_STATED GOAL_
Scan the lines below for the string "scene" and copy every one that has it.

_SOURCE DATA_

□ □ □

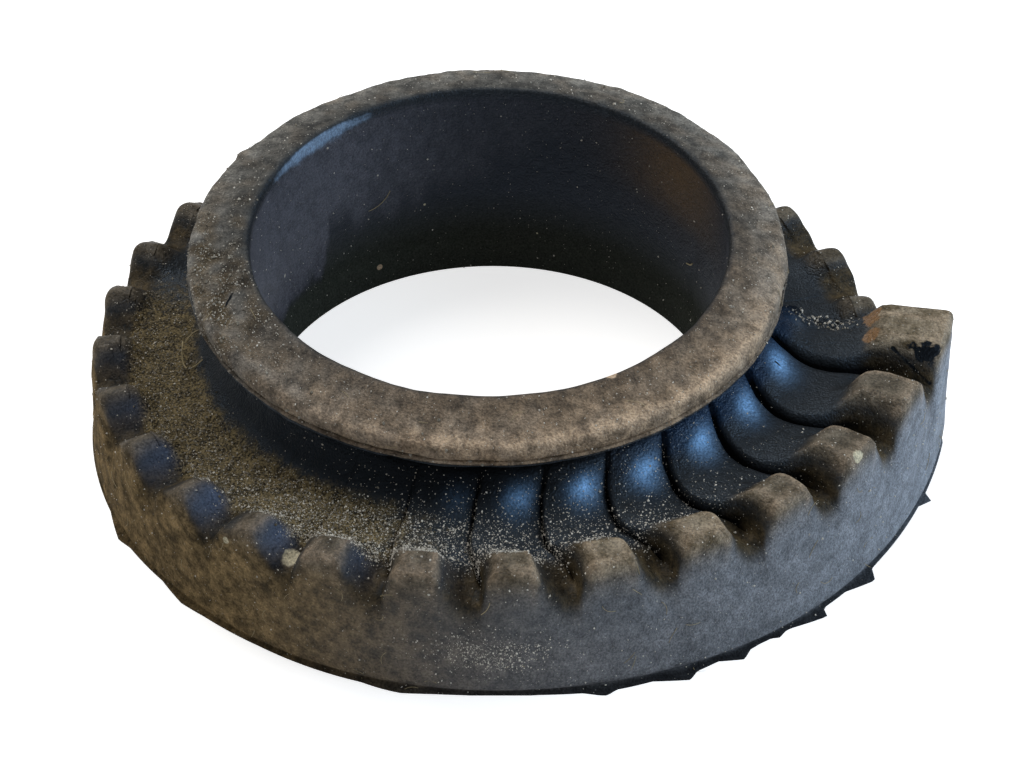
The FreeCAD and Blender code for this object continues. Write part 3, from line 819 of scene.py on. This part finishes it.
def rubberPaint():
    # every tone laid over the last by its mask, roughened by three sizes of noise
    t = rubberTones
    grain = rubberGrain
    p = Paint("wornRubber")
    coarse = p.noise(grain["coarse"], 2.0)
    middle = p.noise(grain["middle"], 3.0, 0.65)
    fine = p.noise(grain["fine"], 1.0, 0.65)
    wobble = (middle - 0.5) * 0.9
    mottle = p.step(middle * 0.6 + p.noise(grain["mottle"], 3.0, 0.7) * 0.5, 0.36, 0.76)
    skirt = p.blend(p.mask("lowSkirt"), t["skirt"], t["skirtLow"])
    # painted bluish-grey sheen on the right of the skirt
    skirt = p.tint(p.blend(p.mask("bloom"), skirt, t["skirtSheenBlue"]), 0.45 + 0.6 * coarse + 0.5 * mottle)
    colour = p.blend(p.mask("skirt"), t["plain"], skirt)
    colour = p.blend(p.mask("brown"), colour, p.blend(mottle, t["brownDark"], t["skirtBrown"]))
    flange = p.blend(p.mask("warm"), t["flange"], t["flangeWarm"])
    flange = p.blend(p.mask("leftFlange"), flange, t["brownDark"])
    flange = p.tint(flange, (0.35 + 0.9 * mottle + 0.4 * coarse) * (0.62 + 0.6 * p.mask("rimEdge")))
    colour = p.blend(p.mask("flange"), colour, flange)
    tanShare = p.step(p.mask("tan") + wobble * 0.8, 0.15, 1.05) * (0.3 + 0.7 * mottle)
    colour = p.blend(tanShare, colour, t["tan"])
    top = p.blend(mottle, t["valley"], t["top"])
    colour = p.blend(p.mask("tops") * p.mask("bright"), colour, top)
    colour = p.blend(p.mask("worn") * (0.05 + 0.3 * mottle), colour, t["tan"])
    colour = p.blend(p.mask("valley") * 0.9, colour, p.blend(mottle, t["dustDark"], t["valley"]))
    dustShare = p.step(p.mask("dust") + wobble * 0.8, 0.25, 0.85)
    dust = p.blend(p.step(fine + 0.25 * mottle, 0.38, 0.82), t["dustDark"], t["dust"])
    colour = p.blend(dustShare, colour, dust)
    # painted bluish sheen on the flanks of the left teeth
    colour = p.blend(p.mask("leftBlue"), colour, t["leftBlue"])
    # painted bluish shade under the lip on the right
    colour = p.blend(p.mask("deepBlue"), colour, t["deepBlue"])
    bore = p.blend((p.mask("haze") + wobble * 0.2) * (0.75 + 0.5 * mottle), t["bore"], t["boreHaze"])
    bore = p.blend(p.mask("low") * (1 - p.mask("haze")), bore, t["boreLow"])
    bore = p.blend(p.mask("rust"), bore, t["boreBrown"])
    colour = p.blend(p.mask("inner"), colour, bore)
    # painted bluish highlight on the bore's top edge
    colour = p.blend(p.step(p.mask("lipBlue") + wobble * 0.5, 0.45, 0.8), colour, t["lipHighlightBlue"])
    # painted shade, near-black, in the cove, the slits, the foot band and the lip's groove
    colour = p.blend(p.mask("soot"), colour, t["soot"])
    # painted bluish highlight on the fingers
    colour = p.blend(p.mask("blue") * (0.5 + 0.9 * middle), colour, t["blue"])
    for spot, size, tone in rubberSpots:
        ragged = wobble * (1.0 if size < 2.0 else 2.6)
        colour = p.blend(p.near(spot, size, ragged), colour, t[tone])
    # cracks as lines in the same near-black as the painted shade
    for start, end, width in rubberCracks:
        colour = p.blend(p.crack(start, end, width, wobble), colour, t["soot"])
    # worn speckle: the colour times a grey of the fine and middle noise
    colour = p.tint(colour, 1.7 * fine + 0.5 * middle - 0.1)
    share = p.mask("grit") * (0.35 + 1.3 * middle)
    colour = p.blend(p.specks(grain["speck"], share * 0.6), colour, t["grit"])
    height = 0.8 * fine + 1.2 * middle
    bumps = {"Strength": grain["bumpStrength"], "Distance": grain["bumpDepth"]}
    normal = p.add("Bump", {}, {**bumps, "Height": height})
    uneven = (0.30 + 0.3 * middle + 0.3 * p.mask("skirt") + 0.25 * p.mask("flange")).clamped()
    glossy = p.add("BsdfPrincipled", {}, {
        "Base Color": colour, "Roughness": uneven, "Normal": normal,
        "Specular IOR Level": grain["gloss"], "Specular Tint": grain["glossTint"]})
    matt = p.add("BsdfPrincipled", {}, {
        "Base Color": colour, "Roughness": 0.9, "Normal": normal, "Specular IOR Level": grain["mattGloss"]})
    # matt where the painted shade lies, so that it shows no reflection, and over the bore, dust, valleys,
    # tops, flange, the bore's lower part and the brown skirt
    dull = (p.mask("soot") + p.mask("inner") * 0.5 + dustShare * 0.9 + p.mask("valley") * 0.7
            + p.mask("tops") * 0.6 + p.mask("flange") * 0.6 + p.mask("low") * 0.6
            + p.mask("brown")).clamped()
    return p.shade(p.add("MixShader", {}, {0: dull, 1: glossy, 2: matt}))


def dirtPaint():
    # from caked olive dust to pale sand, by the paleness of each grain
    p = Paint("looseSand")
    colour = p.blend(p.mask("pale"), dirtTones["caked"], dirtTones["pale"])
    colour = p.tint(colour, 0.5 + p.noise(dirtTones["blotch"]))
    return p.shade(p.add("BsdfPrincipled", {}, {"Base Color": colour, "Roughness": dirtTones["roughness"]}))


def strawPaint():
    # dark to light straw by one noise
    p = Paint("paleStraw")
    colour = p.blend(p.noise(straws["blotch"]), straws["dark"], straws["light"])
    return p.shade(p.add("BsdfPrincipled", {}, {"Base Color": colour, "Roughness": straws["roughness"]}))


# camera, light and floor

stand = {
    "target": (4.08, 0.0, 4.25), "distance": 417.02, "elevation": 39.74, "lens": 76.33, "sensor": 36.0,
    "floorSize": 6000.0, "floorGlow": 0.68, "floorColour": 0.86,
    "lampTarget": (0.0, 0.0, 15.0), "skyColour": (0.96, 0.98, 1.0, 1), "skyGlow": 0.17,
}
lamps = {
    # name: azimuth, elevation, distance and width in millimetres, power in watts, colour
    "windowRight": (-8.0, 30.0, 700.0, 420.0, 2.8, (0.72, 0.86, 1.0)),
    "overLeft": (128.0, 58.0, 900.0, 500.0, 4.6, (1.0, 0.97, 0.93)),
    "frontFill": (-110.0, 40.0, 1100.0, 700.0, 1.0, (1.0, 0.98, 0.96)),
}


def direction(azimuth, elevation):
    # unit vector: cos a cos e, sin a cos e, sin e
    a, e = math.radians(azimuth), math.radians(elevation)
    return np.array([math.cos(a) * math.cos(e), math.sin(a) * math.cos(e), math.sin(e)])


def aim(thing, position, target):
    # put at a place in millimetres and turned so that its own -Z looks at the target
    thing.location = Vector(position) * mm
    thing.rotation_mode = "QUATERNION"
    thing.rotation_quaternion = (Vector(target) - Vector(position)).to_track_quat("-Z", "Y")


def makeCamera():
    lens = bpy.data.cameras.new("photoCamera")
    lens.lens = stand["lens"]
    lens.sensor_width = stand["sensor"]
    camera = bpy.data.objects.new("photoCamera", lens)
    bpy.context.scene.collection.objects.link(camera)
    target = np.array(stand["target"])
    aim(camera, target + stand["distance"] * direction(-90.0, stand["elevation"]), target)
    bpy.context.scene.camera = camera


def makeLamps():
    for name, (azimuth, elevation, distance, width, power, colour) in lamps.items():
        light = bpy.data.lights.new(name, "AREA")
        light.size = width * mm
        light.energy = power
        light.color = colour
        lamp = bpy.data.objects.new(name, light)
        bpy.context.scene.collection.objects.link(lamp)
        aim(lamp, distance * direction(azimuth, elevation), stand["lampTarget"])


def makeWorld():
    world = bpy.data.worlds.new("studio")
    bpy.context.scene.world = world
    world.use_nodes = True
    sky = world.node_tree.nodes["Background"]
    sky.inputs["Color"].default_value = stand["skyColour"]
    sky.inputs["Strength"].default_value = stand["skyGlow"]


def makeFloor():
    half = stand["floorSize"] / 2
    corners = [(-half, -half, 0), (half, -half, 0), (half, half, 0), (-half, half, 0)]
    floor = newPiece("floor", corners, [(0, 1, 2, 3)])
    p = Paint("paleFloor")
    tone = stand["floorColour"]
    matt = p.add("BsdfDiffuse", {}, {"Color": (tone, tone, tone, 1)})
    seen = p.add("LightPath", output="Is Camera Ray") + p.add("LightPath", output="Is Glossy Ray")
    glow = p.add("Emission", {}, {"Color": (1, 1, 1, 1), "Strength": seen.clamped() * stand["floorGlow"]})
    floor.data.materials.append(p.shade(p.add("AddShader", {}, {0: matt, 1: glow})))


makeCamera()
makeLamps()
makeWorld()
makeFloor()
print("camera, lamps and floor stand")
points, turned, zone, outward = mouldGrid()
masks = mouldMasks(points, turned, zone)
mouldedRubber = makeMould(points, masks)
mouldedRubber.data.materials.append(rubberPaint())
print("moulding: %d faces" % len(mouldedRubber.data.polygons))
looseSand = makeDirt(points, outward, masks)
looseSand.data.materials.append(dirtPaint())
print("loose sand: %d faces" % len(looseSand.data.polygons))
strawsAndHairs = makeStraws(points, outward, masks)
strawsAndHairs.data.materials.append(strawPaint())
print("straws and hairs: %d faces" % len(strawsAndHairs.data.polygons))
bpy.context.scene.view_settings.view_transform = "Standard"

bpy.context.view_layer.update()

□ □ □

_RESULT OF THE EXERCISE_
The FreeCAD and Blender code for this object continues. Write part 3, from line 819 of scene.py on. This part finishes it.
    bpy.context.scene.collection.objects.link(camera)
    bpy.context.scene.camera = camera
        bpy.context.scene.collection.objects.link(lamp)
    bpy.context.scene.world = world
bpy.context.scene.view_settings.view_transform = "Standard"